We played stickball up against the stairs in front of my house. When the weather was bad, we played games like All-Star Baseball, and when there was nobody to play with, I invented baseball games with dice: pencil stubs for bats and marbles for balls.

I lived baseball and became a math whiz-kid, keeping my own sets of statistics on Lou Boudreau and Dale Mitchell and Larry Doby and Al Rosen and Bobby Avila and the Big Four pitching rotation of Feller, Lemon, Wynn and Garcia.

And I came to hate the Yankees — Mantle, Berra, Rizzuto, as well as Whitey Ford, Ed Lopat and Allie Reynolds, and all the other great players they could buy.

It was money that made the Yankees who they were, going back to 1920 when they paid Boston $125,000 for George Herman “Babe” Ruth, the Red Sox star who led his team to three World Series in six years, setting the record for shutout innings in the World Series and, in 1919, shattering the home-run record with 29 while doing double-duty on the mound.

From then on, the Yankees, the damn Yankees, were the best team money could buy.

And then, in my youth, there was Casey Stengel, the legend himself, the “old perfessor,” who guided the team to a record five-straight World Series championships that ended in 1954 when the Cleveland Indians, my Indians, won a record 111 games and then lost to the New York Giants in four straight. He won four more pennants and two more World Series in the following four years.

Stengel was a clown genius who said, and sometimes did, outrageous things. He was a managerial wizard who could keep a team of overpaid drunks and womanizers performing at the highest level.

In an age of conformity and McCarthyism, he was the rarest public figure — someone who spoke his mind with a homespun Kansas humor and sense of irony, a manager who didn’t require his fun-loving players to live by the rules.

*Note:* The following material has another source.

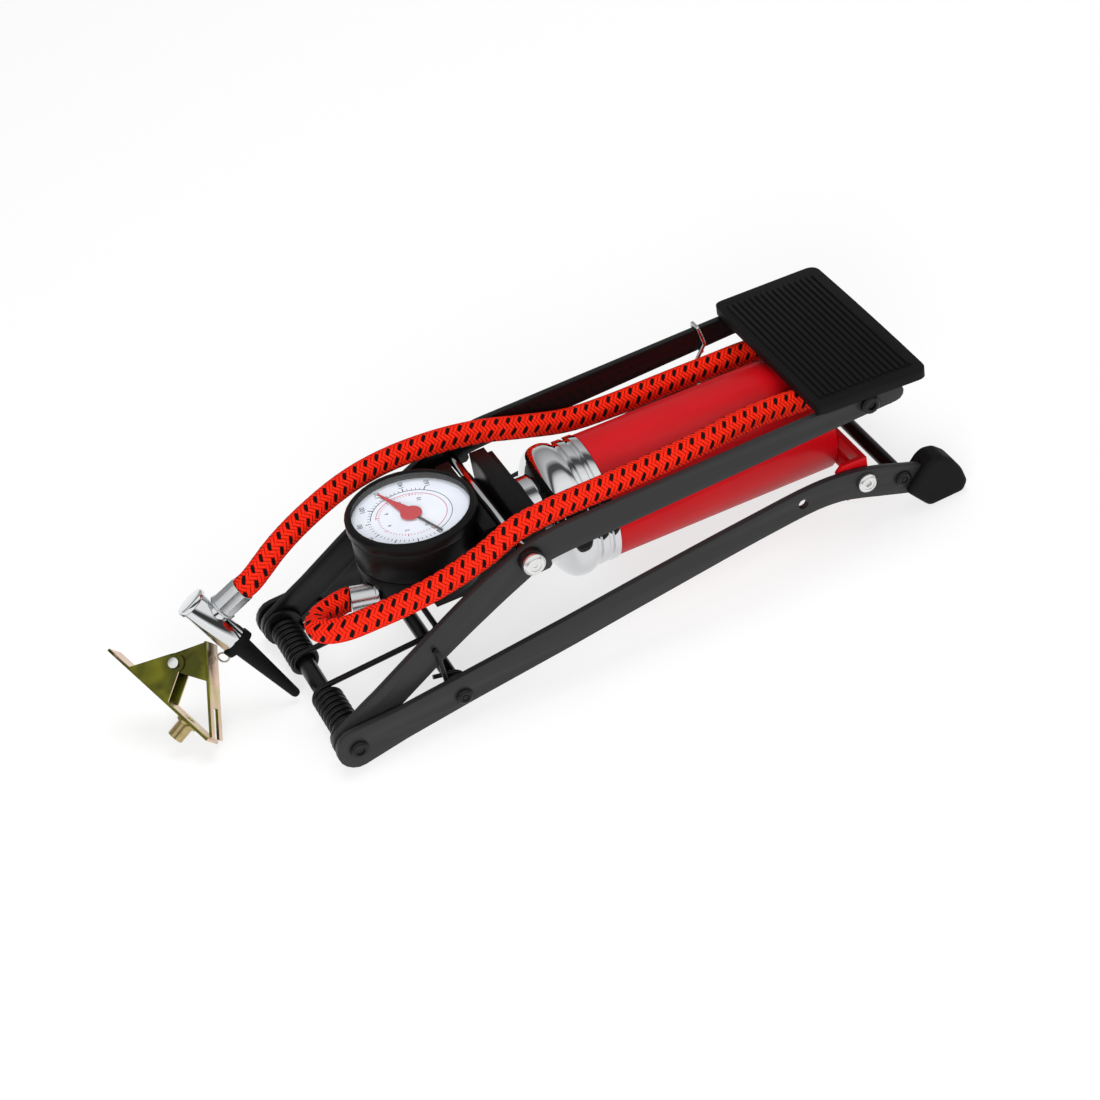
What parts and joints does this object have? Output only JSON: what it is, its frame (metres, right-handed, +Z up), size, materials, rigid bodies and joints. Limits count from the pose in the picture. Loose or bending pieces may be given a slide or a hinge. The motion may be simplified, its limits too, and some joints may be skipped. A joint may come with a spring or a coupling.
{
  "type": "folding foot pump",
  "caption": "Folding foot pump: a red barrel between two steel frames, a pressure gauge, a ribbed pedal and a braided hose with a clip-on connector.",
  "frame": {"origin": "under the middle of the folded pump on the floor plane", "axes": "+X from the front axle towards the pedal, +Y to the far side, +Z up"},
  "size_m": [0.3603, 0.1132, 0.0774],
  "materials": {
    "grey_paint": "dark grey satin paint",
    "black_paint": "black satin paint",
    "red_paint": "glossy red paint",
    "zinc": "bright zinc plating",
    "wire_steel": "bright drawn wire and crimped steel",
    "passivated": "yellow passivated zinc plating",
    "chrome": "polished chrome plating",
    "brass": "turned brass",
    "black_rubber": "matt moulded rubber",
    "black_plastic": "satin moulded plastic",
    "dial_white": "printed white dial",
    "needle_red": "satin red needle",
    "lens": "clear cover",
    "braid": "red braid with black flecks over rubber hose"
  },
  "bodies": {
    "base": {"arm_spring": "black_paint", "axle_bush_far": "black_paint", "axle_bush_near": "black_paint", "axle_sleeve": "black_paint", "axle_washer_far": "zinc", "axle_washer_near": "zinc", "barrel_screw_far": "zinc", "barrel_screw_near": "zinc", "base_rail_far": "grey_paint", "base_rail_near": "grey_paint", "chuck_body": "chrome", "chuck_cap": "chrome", "chuck_ferrule": "wire_steel", "clip_pin": "zinc", "clip_plate_a": "passivated", "clip_ring": "wire_steel", "clip_spigot": "brass", "front_axle": "black_paint", "hose": "braid", "mid_crossbar": "black_paint", "nozzle_cone": "black_rubber", "rear_crossbar": "black_paint", "rear_foot_far": "black_rubber", "rear_foot_near": "black_rubber"},
    "arm": {"arm_collar_far": "black_paint", "arm_collar_near": "black_paint", "arm_cross_rod": "chrome", "arm_rail_far": "grey_paint", "arm_rail_near": "grey_paint", "arm_screw_far": "zinc", "arm_screw_near": "zinc", "hose_clip": "wire_steel", "pedal_bolt_far": "black_paint", "pedal_bolt_near": "black_paint", "pedal_frame": "black_paint", "pedal_nut_far": "zinc", "pedal_nut_near": "zinc", "pedal_pad": "black_rubber"},
    "barrel": {"barrel_base": "red_paint", "barrel_clevis": "red_paint", "barrel_end_cap": "chrome", "barrel_tube": "red_paint", "gland_bush": "brass"},
    "rod": {"gauge_bezel": "black_plastic", "gauge_block": "black_plastic", "gauge_case": "black_plastic", "gauge_dial": "dial_white", "gauge_lens": "lens", "outlet_ferrule": "wire_steel", "piston_cup": "black_rubber", "piston_head": "zinc", "piston_nut": "zinc", "piston_rod": "chrome"},
    "pointer": {"gauge_pointer": "needle_red"},
    "latch": {"latch_wire": "black_paint"},
    "clip_jaw": {"clip_plate_b": "passivated"}
  },
  "joints": [
    {"name": "arm_hinge", "type": "hinge", "parent": "base", "child": "arm", "pos_m": [-0.1386, 0, 0.0094], "axis": [0, -1, 0], "range_deg": [0, 32], "deforming": ["arm_spring", "hose"]},
    {"name": "barrel_hinge", "type": "hinge", "parent": "base", "child": "barrel", "pos_m": [0.1029, 0, 0.0247], "axis": [0, 1, 0], "range_deg": [0, 12.6]},
    {"name": "rod_slide", "type": "slide", "parent": "barrel", "child": "rod", "axis": [-0.9988, 0, 0.0499], "range_m": [0, 0.0498]},
    {"name": "pointer_turn", "type": "hinge", "parent": "rod", "child": "pointer", "pos_m": [-0.0778, 0, 0.07], "axis": [-0.0872, 0, -0.9962], "range_deg": [0, 260], "stiffness_Nm_per_rad": 0.0005, "springref_deg": -11.46},
    {"name": "latch_turn", "type": "hinge", "parent": "base", "child": "latch", "pos_m": [-0.0901, 0, 0.0114], "axis": [0, 1, 0], "range_deg": [-15, 25]},
    {"name": "clip_squeeze", "type": "hinge", "parent": "base", "child": "clip_jaw", "pos_m": [-0.18784, 0.02532, 0.02716], "axis": [0.326, 0.5524, -0.7672], "range_deg": [-10, 0], "stiffness_Nm_per_rad": 0.05, "springref_deg": 17.19}
  ],
  "couplings": [
    {"joint": "barrel_hinge", "follows": "arm_hinge", "ratio": 0.392},
    {"joint": "rod_slide", "follows": "arm_hinge", "m_per_rad": 0.089}
  ]
}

They coined a word for his brilliantly garbled speech. They called it Stengelese.

“The trouble is not that players have sex the night before a game. It’s that they stay out all night looking for it.... They say some of my stars drink whiskey, but I have found that ones who drink milkshakes don’t win many ball games.... Never make predictions, especially about the future.... All right everyone, line up alphabetically according to your height.”

There are hundreds of such quotes, but the one relevant to this moment occurred in 1952 when Stengel, who had come to live in Glendale during the off-season, was being honored by the city.

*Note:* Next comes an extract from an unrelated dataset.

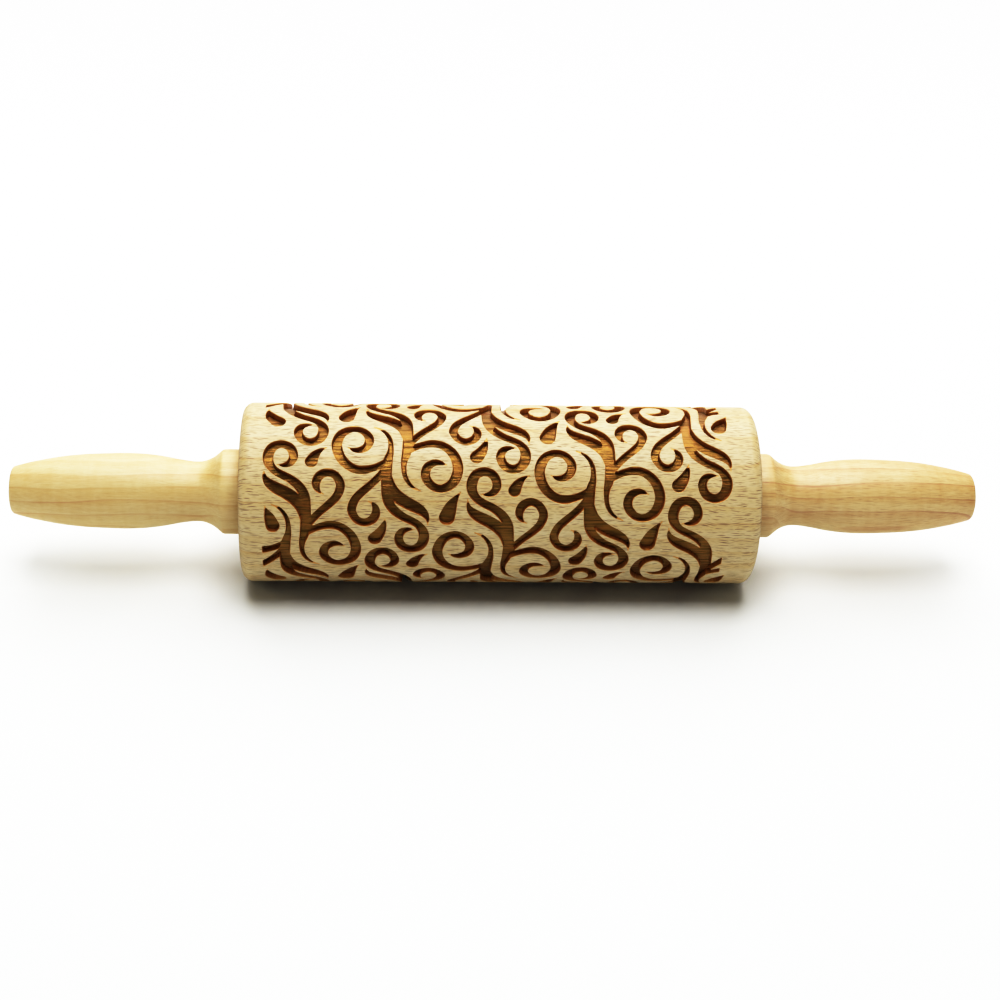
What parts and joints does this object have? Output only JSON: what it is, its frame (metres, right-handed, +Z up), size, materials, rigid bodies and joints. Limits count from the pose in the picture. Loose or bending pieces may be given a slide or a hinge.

“I feel greatly honored to have a ballpark named after me, especially since I’ve been thrown out of so many,” he said at the time.

Casey Stengel Field, formerly Verdugo Park Municipal Baseball Field, was just three years old at the time, a beautiful stadium with locker rooms and facilities rarely found in a city ballpark.

To generations of young ball players and baseball fans, it was a jewel of the Jewel City. Crescent Valley High, the community college, the youth leagues played there in what seemed like the big leagues with a playing field that is still as terrific as ever.

But the stadium is a teardown. Water has damaged the structural integrity of the stadium so badly that it was declared unsafe to use in 2011. In June, the bleachers were closed off — except for the two lowest rows, allowing seating for only 300 when crowds of 1,000 are still common.

Last month, the city cut a short-term deal with Glendale Unified to take over running Stengel Field and last week the City Council approved an expenditure of $450,000 to demolish the stadium and put up temporary bleachers.

The story doesn’t end there; it’s only the beginning of the next chapter for Casey Stengel Field.

The school district and many business and community leaders are organizing a fundraising drive in hopes of coming up with the $8 million it will take to build a great new stadium and preserve the history and importance of the facility.

“Our hope is that the Yankees relationship with Casey Stengel might help,” said Bryan Longpre, who grew up playing ball at the stadium for Crescenta Valley High and in youth leagues. “There’s a lot of money in baseball and many people in the baseball community would be very willing to help … it’s not just the Yankees, it’s the Dodgers and it’s the business community and all the people who have been around Glendale a long time.”

Longpre, 26, made it as far as the minor leagues with the Toronto Blue Jays before a sore arm forced him to give up the game last year. He now works for the Stone-Beck Group at Morgan Stanley in Glendale as a financial adviser and was the lone speaker to the council last month on the effort to restore the stadium.

“There’s so much history there. I’m hearing stories from people who grew up in the community, people who knew Casey Stengel, people who played there, who watched games there,” Longpre said. “They really care about that stadium and what it’s meant to the community. There is a lot of support out there. We just have to ask for it.”

As someone who has loved the game as much as Longpre, who has devoted so much of his life to it and gotten so much from it, there is something really important at stake.

“I lived the dream,” he said. “I hope there’s kids out there today who get that same chance. They deserve it.”